I want to FEEL it, instantly. Just like I do with Veronika's winning Postpartum image "This is VBAC" and Lacey's vulnerable selfie, "Rebirth." Both of those images resonated with me and both of those images resonated with the judges. Here are a few other images that I really 'felt' instantly and because of that, I voted for them.
6. Editing matters
A good edit is just as necessary as an image being well focused and well composed. Take a moment to check out the winning images. The images that were in color were vibrant, rich and had gorgeous edits! I love the all the shades of pinks in Cory Janiak's breastfeeding image. The earthy tones of Rebecca Coursey-Rugh's labor image drew me right in. One of my favorite edits of the contest is Jen Conway's winning maternity image, mom's perfect skin tone and the gorgeous greens and blues - it's just stunning!
7. True black and white conversions
Again, take a minute to look at the winning images. The black and white conversions had crisp whites and true blacks. There is a good complexity of tone, even though the image is in black and white. I want to see detail in both the blacks and whites in the conversion. I also want to see an image that is enhanced by the black and white conversion and thoughtfully converted. Selena Rollason's winning birth image had gorgeous whites and highlights and her conversion enhances the image. Kayla Gonzales's postpartum shot was a beautiful clean edit with true blacks and whites - perfectly edited. Vanessa Mendez uses the back-lighting to perfectly create tonal range in her BW conversion.
When there isn't a good complexity of tone, the images come across gray and dull and they don't go far in the contest because they don't stand out. Here are a few other awesome black and white conversions that I loved.
8. Composition, Composition, Composition!
Good composition is so compelling! Look at the way images that you love fill the frame. It's not just about the rule of thirds or rule of odds, and rigid subject placement - composition directs your eye to the subject and through the image to help you tell the story. Composition gives you framing and depth. The use of negative space is like poetry and enhances the image, drawing you to the subject.

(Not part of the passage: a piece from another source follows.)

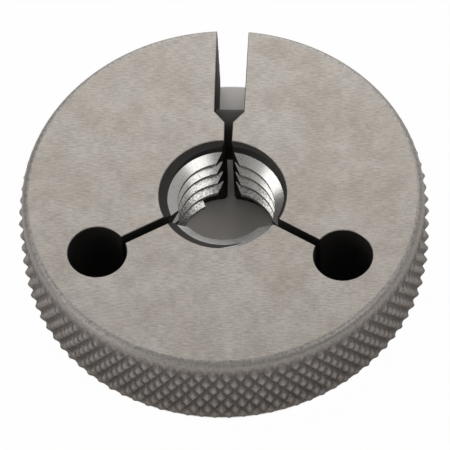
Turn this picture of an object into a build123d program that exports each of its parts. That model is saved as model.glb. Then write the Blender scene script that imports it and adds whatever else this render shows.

The winning images show us wonderful examples of compelling composition. The perfect example of this is Ashley Marston's second place labor image, I love her use of negative space. Rebecca Coursey-Rugh photos are always intentionally and stunningly composed.
Here are some other images where the composition really stands out and drew me in.
9. Don't enter two images from the same session
I often see gorgeous images submitted from the same birth or same session that are very similar. The problem with this is the judges probably won't vote for both, so they pick between the two - and their votes are often split. We see this quite a lot actually. If you can't decide, then ask for opinions on your page and in groups. See which one is the more popular, or go with your gut and just enter your favorite. If you are going to enter two from the same session, make sure they are very different from each other.
10. Dare to be Different
A unique photo and perspective always stands out to me. I love seeing those people that push the boundaries, break the rules and dare to be different. I see you and I think you are awesome! I love it when people break out of the box! Show me something I've never seen before - show me something different!
The Birth Becomes Her contest was published in over 25 countries and it reached millions of people. Even if you didn't win, your photos were seen and they were admired. The contest images still gets over 1,000 views daily. Images get clicked on in the gallery and people are still viewing your work. Thank you!